In this MEDICA-tradefair.com interview, Prof. Götz Thomalla talks about the use of thrombolysis to treat acute stroke, explains how two different MRI sequences can effectively improve the treatment and reveals what this means for the guidelines in acute treatment.
Prof. Thomalla, what was the reason behind the WAKE-UP study?
Prof. Götz Thomalla: Patients who have had a stroke with unknown time of onset – patients who go to sleep and awaken with stroke symptoms for example – have so far been excluded from acute thrombolytic treatment for stroke, that being a treatment that opens blocked blood vessels to dissolve a blood clot.

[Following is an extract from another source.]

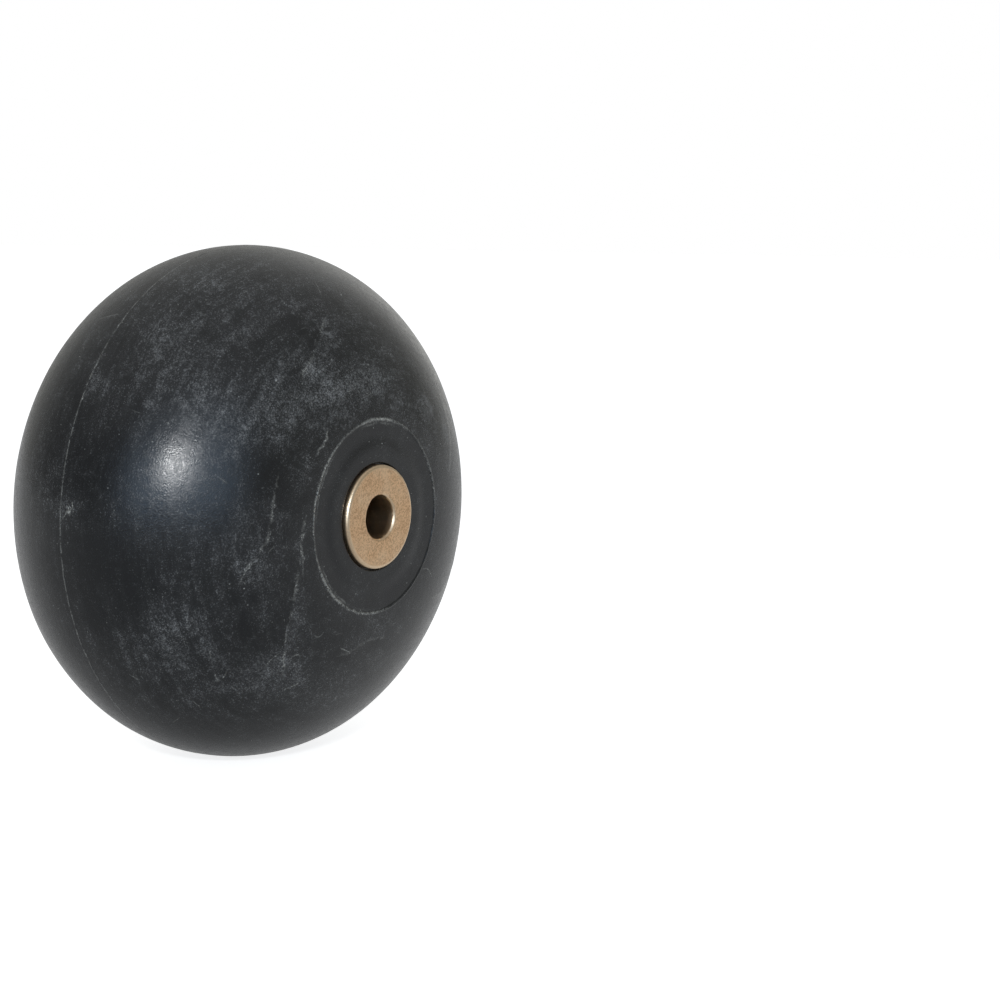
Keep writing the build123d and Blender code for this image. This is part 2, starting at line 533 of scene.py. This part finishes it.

Currently, thrombolysis is still the only approved and recommended treatment within 4.5 hours of stroke onset since it becomes less effective if carried out after this time window and it involves a slight risk of bleeding.
In the study, we researched whether these patients can be effectively and safely treated using MRI scans to detect and diagnose recent stroke, even if the actual time of symptom onset is unknown. This would subsequently also render an effective treatment option for this group of patients. After all, this would affect one in five stroke patients and could prevent long-term neurological complications or impairments.
What types of MRI exams did you perform on the patients?
Thomalla: The first exam is the diffusion-weighted imaging technique or DWI. It safely and very accurately indicates a probable stroke within a few minutes after the onset of restricted blood flow, so that we were able to clearly show that the patient has had a stroke and identify the location of the disturbance.
The second exam involves the "fluid-attenuated inversion recovery" (FLAIR) MRI sequence, which indicates edema in tissue, the accumulation of water. This edema does not appear until several hours after stroke onset.
The mismatch between the two sequences – when we see a definitive stroke via DWI, but no distinct changes in the FLAIR sequence yet – tells us that the stroke onset was less than four or five hours ago. This means the patient is very likely still within the treatment window where he/she can benefit from thrombolysis.